WHAT YOU ARE ASKED TO DO
Report how many lines contain the word "body", with no other text.

SUPPLIED DATA

•••••

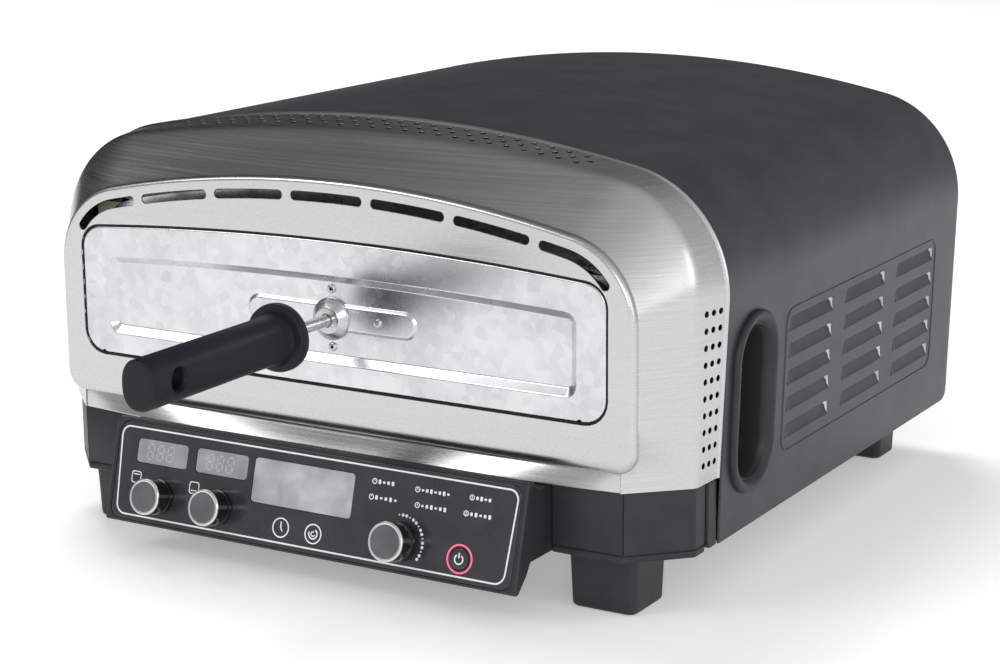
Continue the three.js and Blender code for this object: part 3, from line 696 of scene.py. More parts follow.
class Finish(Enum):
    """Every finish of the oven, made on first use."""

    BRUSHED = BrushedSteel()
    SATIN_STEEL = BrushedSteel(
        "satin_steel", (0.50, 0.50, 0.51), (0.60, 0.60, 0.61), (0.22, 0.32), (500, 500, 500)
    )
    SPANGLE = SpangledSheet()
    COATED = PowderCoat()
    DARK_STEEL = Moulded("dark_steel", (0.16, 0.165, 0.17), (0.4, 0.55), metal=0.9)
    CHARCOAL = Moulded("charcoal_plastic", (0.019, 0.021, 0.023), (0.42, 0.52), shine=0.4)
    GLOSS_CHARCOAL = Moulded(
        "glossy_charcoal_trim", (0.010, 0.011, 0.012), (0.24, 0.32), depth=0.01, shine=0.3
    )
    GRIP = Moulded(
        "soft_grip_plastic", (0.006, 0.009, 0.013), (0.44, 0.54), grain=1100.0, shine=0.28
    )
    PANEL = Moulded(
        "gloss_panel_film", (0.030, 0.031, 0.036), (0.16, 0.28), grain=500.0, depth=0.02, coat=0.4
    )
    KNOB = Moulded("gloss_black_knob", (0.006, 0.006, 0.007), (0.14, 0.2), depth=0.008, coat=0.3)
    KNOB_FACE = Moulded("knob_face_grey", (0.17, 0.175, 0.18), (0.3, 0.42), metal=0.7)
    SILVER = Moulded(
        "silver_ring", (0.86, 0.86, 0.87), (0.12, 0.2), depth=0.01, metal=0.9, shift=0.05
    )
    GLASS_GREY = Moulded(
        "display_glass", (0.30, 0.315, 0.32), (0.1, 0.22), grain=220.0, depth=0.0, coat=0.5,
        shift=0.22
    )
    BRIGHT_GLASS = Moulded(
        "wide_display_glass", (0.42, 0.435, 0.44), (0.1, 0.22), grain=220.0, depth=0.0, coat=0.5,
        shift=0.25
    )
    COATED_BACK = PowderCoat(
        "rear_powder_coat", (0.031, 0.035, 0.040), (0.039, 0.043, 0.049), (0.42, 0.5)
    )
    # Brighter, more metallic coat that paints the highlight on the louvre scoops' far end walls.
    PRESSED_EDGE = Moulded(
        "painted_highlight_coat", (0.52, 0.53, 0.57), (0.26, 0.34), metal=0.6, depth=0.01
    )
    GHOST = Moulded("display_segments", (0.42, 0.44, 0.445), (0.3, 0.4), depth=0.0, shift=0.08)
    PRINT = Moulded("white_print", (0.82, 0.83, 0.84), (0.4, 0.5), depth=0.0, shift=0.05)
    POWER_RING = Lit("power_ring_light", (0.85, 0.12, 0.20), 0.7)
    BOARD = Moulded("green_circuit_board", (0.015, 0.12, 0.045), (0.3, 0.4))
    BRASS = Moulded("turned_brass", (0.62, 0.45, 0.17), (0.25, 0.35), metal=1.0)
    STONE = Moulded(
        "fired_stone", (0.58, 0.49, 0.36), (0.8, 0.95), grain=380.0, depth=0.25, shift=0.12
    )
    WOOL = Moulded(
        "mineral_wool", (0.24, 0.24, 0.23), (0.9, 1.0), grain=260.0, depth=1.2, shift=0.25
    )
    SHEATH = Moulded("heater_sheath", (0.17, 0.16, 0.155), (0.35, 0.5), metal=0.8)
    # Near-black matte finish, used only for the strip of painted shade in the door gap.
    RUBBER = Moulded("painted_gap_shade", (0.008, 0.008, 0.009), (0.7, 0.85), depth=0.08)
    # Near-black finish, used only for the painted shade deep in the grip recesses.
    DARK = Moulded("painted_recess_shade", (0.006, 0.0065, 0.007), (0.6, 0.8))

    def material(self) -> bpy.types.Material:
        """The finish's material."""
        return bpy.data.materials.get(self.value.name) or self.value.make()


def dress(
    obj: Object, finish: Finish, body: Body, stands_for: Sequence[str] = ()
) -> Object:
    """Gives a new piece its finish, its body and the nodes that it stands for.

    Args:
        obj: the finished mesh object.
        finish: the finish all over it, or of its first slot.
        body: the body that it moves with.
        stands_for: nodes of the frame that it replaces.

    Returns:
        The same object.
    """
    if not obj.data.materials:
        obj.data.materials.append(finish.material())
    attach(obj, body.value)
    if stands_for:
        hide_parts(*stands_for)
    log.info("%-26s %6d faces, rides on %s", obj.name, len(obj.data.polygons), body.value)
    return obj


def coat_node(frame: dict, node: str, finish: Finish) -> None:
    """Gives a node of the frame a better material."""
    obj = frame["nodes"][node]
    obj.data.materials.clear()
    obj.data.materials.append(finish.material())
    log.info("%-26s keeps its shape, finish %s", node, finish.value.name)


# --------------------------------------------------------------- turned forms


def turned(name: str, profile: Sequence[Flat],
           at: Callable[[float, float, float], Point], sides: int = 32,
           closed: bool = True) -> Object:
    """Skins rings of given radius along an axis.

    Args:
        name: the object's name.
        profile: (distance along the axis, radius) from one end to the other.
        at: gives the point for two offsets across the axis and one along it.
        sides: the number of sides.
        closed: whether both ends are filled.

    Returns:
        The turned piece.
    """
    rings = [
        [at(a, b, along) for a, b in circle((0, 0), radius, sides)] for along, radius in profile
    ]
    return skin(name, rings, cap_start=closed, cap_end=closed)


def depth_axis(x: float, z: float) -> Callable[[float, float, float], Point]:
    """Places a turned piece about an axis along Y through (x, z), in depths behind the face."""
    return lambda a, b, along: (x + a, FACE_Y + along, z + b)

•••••

EXERCISE RESULT
5